Questa è una grande fortuna, la natura è molto gentile con noi. E fa impressione rivedere noi stessi in questo punto che è il nostro piccolo pianeta sperduto in questa vastità inimmaginabile, in una sproporzione che ci toglie quasi il fiato. Però ciascuno di noi è quel punto in cui l’universo diventa coscienza di se stesso. Noi siamo qui a guardare, a contemplare l’universo e a domandarci il senso di tutto ciò che esiste. Siamo apparentemente insignificanti eppure siamo l’autocoscienza del cosmo.
L’universo cambia nel tempo, l’oceano di galassie cambia fisionomia nel tempo per cui la bellezza dell’universo non è simile a quella di una pietra preziosa, che è statica. È più simile a quella di un fiore che sboccia e che si apre. E in effetti l’universo si apre, è in espansione come se non fosse abbastanza grande. Ma cos’è lo sfondo nero che ci appare nel cielo tutte le sere? Puntando un telescopio sensibile alle onde elettromagnetiche, un tenue segnale, che è luce solo invisibile arriva dalle ultime zone dell’universo, da 14 miliardi di anni da un istante che precede la formazione delle galassie da un universo ancora informe.
Ci accorgiamo che non solo siamo in punto dello spazio ma siamo anche in un certo momento del tempo a cui tutta la storia cosmica contribuisce per cui “Il cosmo intero è come la grande periferia del mio corpo, senza soluzione di continuità” (Luigi Giussani).

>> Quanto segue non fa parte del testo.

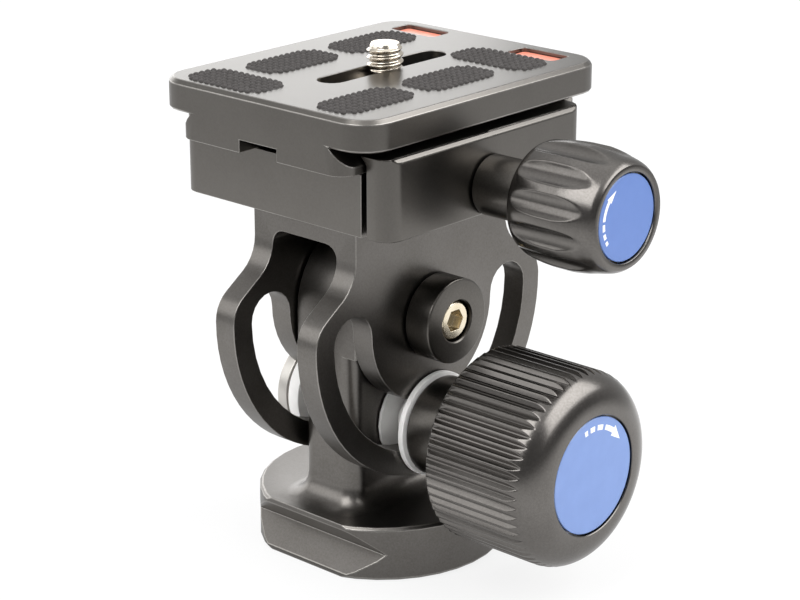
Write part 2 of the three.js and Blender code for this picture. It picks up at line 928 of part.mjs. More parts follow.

Allora, la creazione non è quello che è accaduto 12 miliardi di anni fa, la creazione è ora. Tutto è dato ora. Non c’è niente di più evidente che ora non mi faccio da me, ma sono creato. Se la luna e le stelle potessero pensare come noi, dovrebbero rendersi conto che in questo momento sono fatte. E quindi la contemporaneità della creazione, in un’unità spaziotemporale infinita, in un corpus infinito. La percezione dell’essere creato in divenire, non come una cosa nel passato ma come il miracolo di ogni istante e che la realtà è data ed è data in una storia straordinaria, stupefacente dono, un fatto di cui solo a noi è stato dato di accorgersi.